In Kelowna B.C., Lloyd Guenther, who purchased a condo with his wife in 2003, was so frustrated with the Strata Council’s inaction in addressing water leaks on the owners enclosed balconies and the building envelope issues which he felt were caused by the enclosures, that he applied to the Supreme Court of B.C. to have an administrator appointed.
All but one of the 41 units in this three-storey building, had enclosed balconies that had been constructed in the 80’s. It was when roof repairs were carried out in 1998, that complaints about water problems on the balconies first started.
The Strata Council had carried out various investigations of the building envelope and took the position that the owners were responsible for any leaking caused by their balcony enclosures. They concluded that no further investigations needed to be done on the building envelope.
The court held that since no by-law was enacted which would shift the responsibility of maintenance and repairs of the balcony enclosures to the owners (specific to B.C. legislation), it found that the Strata Council was, therefore, responsible for the leaks caused to the enclosed balconies.

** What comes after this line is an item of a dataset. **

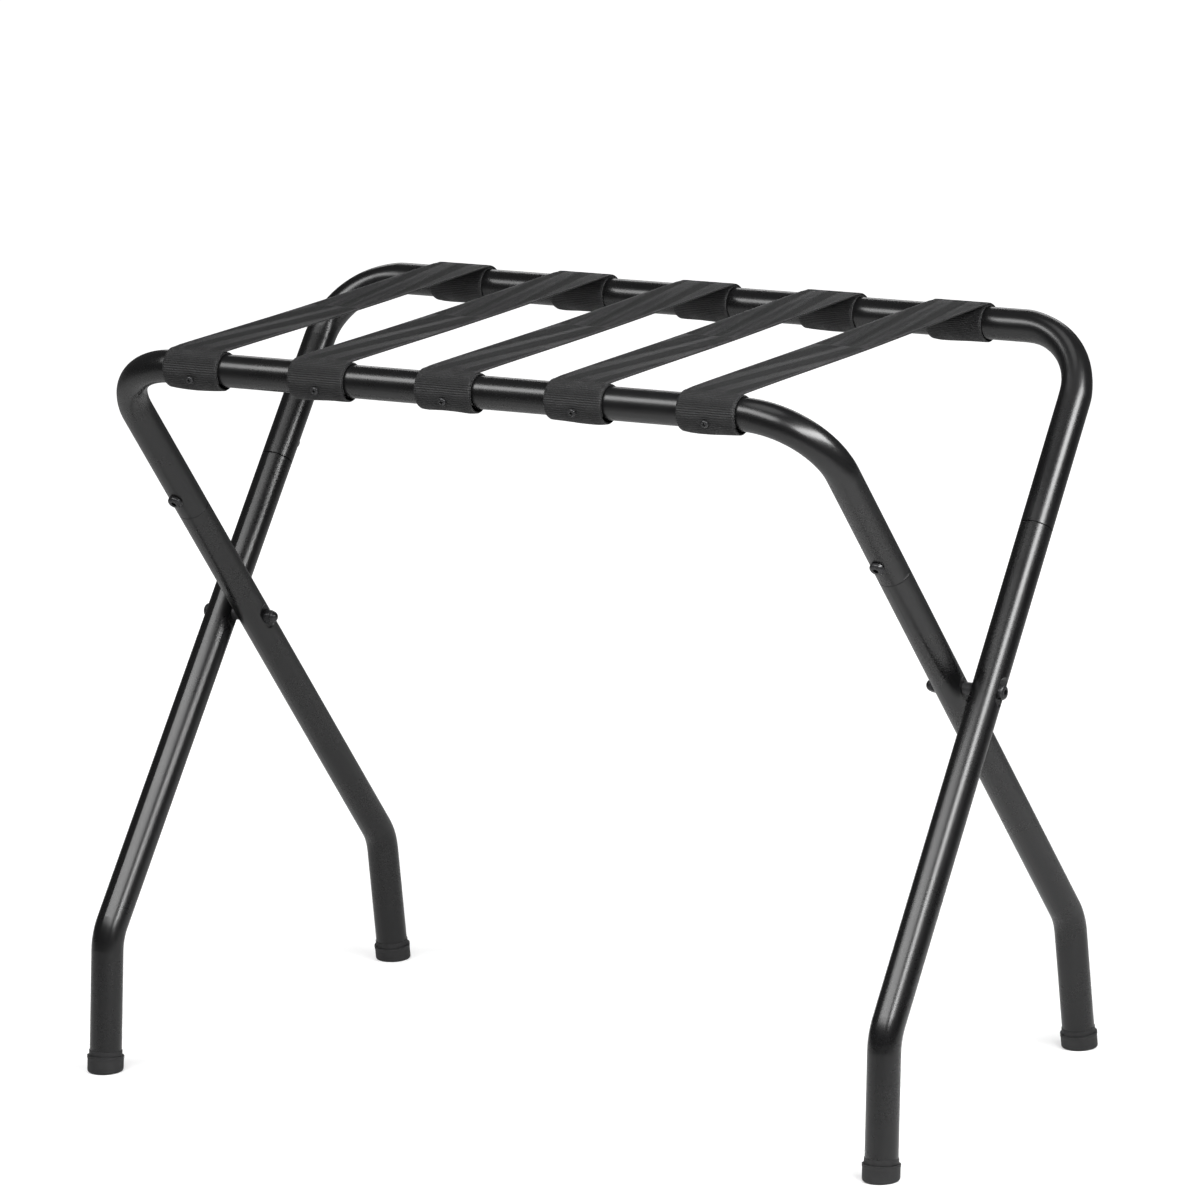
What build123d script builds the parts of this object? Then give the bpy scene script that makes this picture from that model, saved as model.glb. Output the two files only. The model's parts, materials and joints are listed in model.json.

Justice Barrow in determining whether the Strata Council breached its duty to properly address the building envelope issue, set out the following factors that he considered to be key in determining whether the Strata Council had acted “reasonably” :
- likelihood of the need to repair
- cost of further investigation
- gravity of harm sought to be avoided or mitigated by investigating or remedying any discovered problems
Based on the steps that the Strata Council had taken, the court did not find that the Strata Council had breached its duty.
The court also found that there was no need to appoint an administrator as the parties would now know their respective responsibilities.
In Ontario, balcony enclosures, are usually part of a unit owner’s exclusive use common element and are considered alterations to the common elements that require a Section 98 indemnity agreement. Section 98 requires that these agreements be registered on title. The purpose of having these agreements in place is so that maintenance and repair responsibilities are clearly defined, that insurance obligations are specified, ensuring construction guidelines are in place and dealing with indemnification should damage occur. Where owners have constructed balcony enclosures prior to the date that Section 98 agreements were required (May 2001), boards of directors are still taking steps to get Section 98 agreements signed in order to avoid disputes down the road should the alteration require maintenance, repairs, or further changes. It is recommended that condominium corporations proceed in this manner to avoid costly disputes and lawsuits.
It is unfortunate that this matter ended up before the courts at substantial costs to the owners. Although the lawsuit may have resulted in clarification as to the responsibilities for maintenance and repairs, the period of time from when the conflict arose to the decision date, impacted on all the residents, many who were seniors living on fixed incomes and who were troubled by the threat of increased maintenance fees and special assessments.